She asserts that plain packaging would not have any effect on the spiralling problem of illicit tobacco. As someone who has worked in the packaging industry for more than 40 years, I disagree wholeheartedly with that point of view.
The production of packaging is a complex process and involves not only the common 20’s carton but a range of other products all produced to exacting standards. The complexity and sophistication involved in their production ensures the products are difficult to reproduce by counterfeiters and suppliers to the illicit trade.
The printing techniques for the branding on the packs employ enhanced design features, such as embossing, debossing, hot-foil stamping and UV varnish, among others, and typically use between eight and ten unique colours from state-of-the-art printing equipment.
In contrast, pictorial health warnings which would feature on plain packaging can be produced and reproduced using low-cost printing techniques from equipment readily available in the market using just four basic print colours.
I have no doubt any move to a plain-packaging specification will benefit the counterfeiter and producer of fake products.
Former MD Weidenhammer UK and spokesman for six packaging companies
THE Scottish Grocers Federation suggests we don’t need plain, standardised packs for tobacco products because young people get cigarettes from adults and because we should focus on tackling health inequalities (Letters, 4 October).
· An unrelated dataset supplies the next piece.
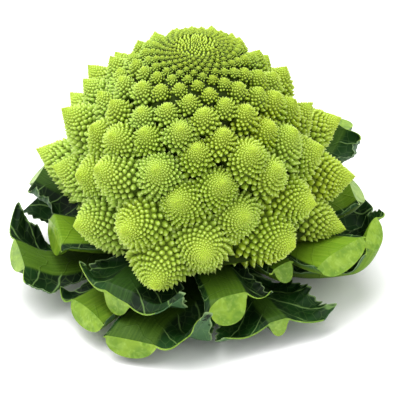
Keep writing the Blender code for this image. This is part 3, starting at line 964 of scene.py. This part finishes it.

But any credible response to what is by far the biggest cause of preventable disease and death will combine a range of measures. In the Scottish Government’s tobacco strategy introducing standard packs is one action out of 46. In the Irish strategy, launched this week, it is one of 60 recommendations.
Of course it is important to know how young people access cigarettes – the latest survey showed that 55 per cent of 15-year-old regular smokers got cigarettes from adults, but also that 54 per cent bought them directly from shops. But as well as how they get them we have to address why they want them in the first place. The whole point of standardised packaging is that removing the brands, logos and designs will leave fewer young people wanting cigarettes, from whatever source.
I fully agree that tobacco plays a key part in health inequalities – and smoking has a greater impact on mortality than social class.
This is a strong argument for targeted support to our most vulnerable communities. It is not an excuse to delay a measure to reduce smoking uptake among all of our children.